Wednesday, January 07, 2004

Low Fidelity

One thing I liked about the punk movement in the 1970s was that it was so LoFi. Guys in the basement making tapes and pooling their money to press 45s. I loved playing the records not on a fancy turntable but on an old record player. The vinyl got better as the dirt bore into the grooves and the pops, hisses, and scratches were like an added level of unslick production.

I am not an audiophile. I like songs. I don't give a shit about separation and highs and lows and woofers and tweeters. Haven't a friggin' clue what any of it really means. I have a tin ear. I buy records because I like the songs, and I don't have a clue how to arrange my speakers to maximize the sound experience.

I really like artists who aren't afraid to try new things and who shrug-off the ordinary. I like spoken word stuff and music made with odd instruments. I like yodelling records and jungle beats. In these days of dullness it is not as easy to find LoFi out there. The power trio is still grinding away; but there aren't many punk bands making dance songs while banging on colanders and making feedback with transistor radios.
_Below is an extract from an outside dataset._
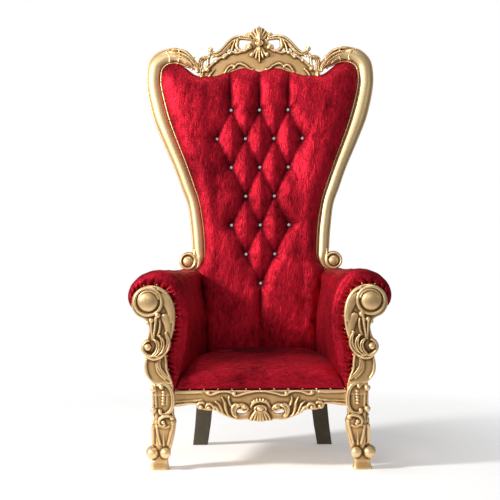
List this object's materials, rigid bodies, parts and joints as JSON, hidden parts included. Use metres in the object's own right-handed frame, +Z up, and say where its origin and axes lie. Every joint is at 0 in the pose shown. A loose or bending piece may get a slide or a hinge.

Some little girl in expensive clothes from Canada who never heard of David Bowie is considered the hottest punk act on the scene and her RIAA-protected over-produced releases are hardly counter-culture. But, she waves her hand in the air with thumb, index and baby fingers sticking out, so they call her punk. She is not punk. She is not LoFi. (What the hell does that hand symbol mean anyhow?)

Indie labels are still the way to go for innovative music and certainly the only outlet for LoFi recordings. With the demise of local record stores, it is harder to find these releases.

The best place to find print advertisements for new releases from indie labels combined with excellent journalism is the magazine Punk Planet! Get it! Tons of cool bands advertise on their pages.

I also like to buy stuff from CD Baby where indie label recordings are the norm, not the exception.

I listen to Yma Sumac and Om Kalsoum, and I love old monaural recordings of Robert Johnson and Ma Rainey. I enjoy that raw recording of the human voice and simple (even if electric) instruments. Every culture has their LoFi icons.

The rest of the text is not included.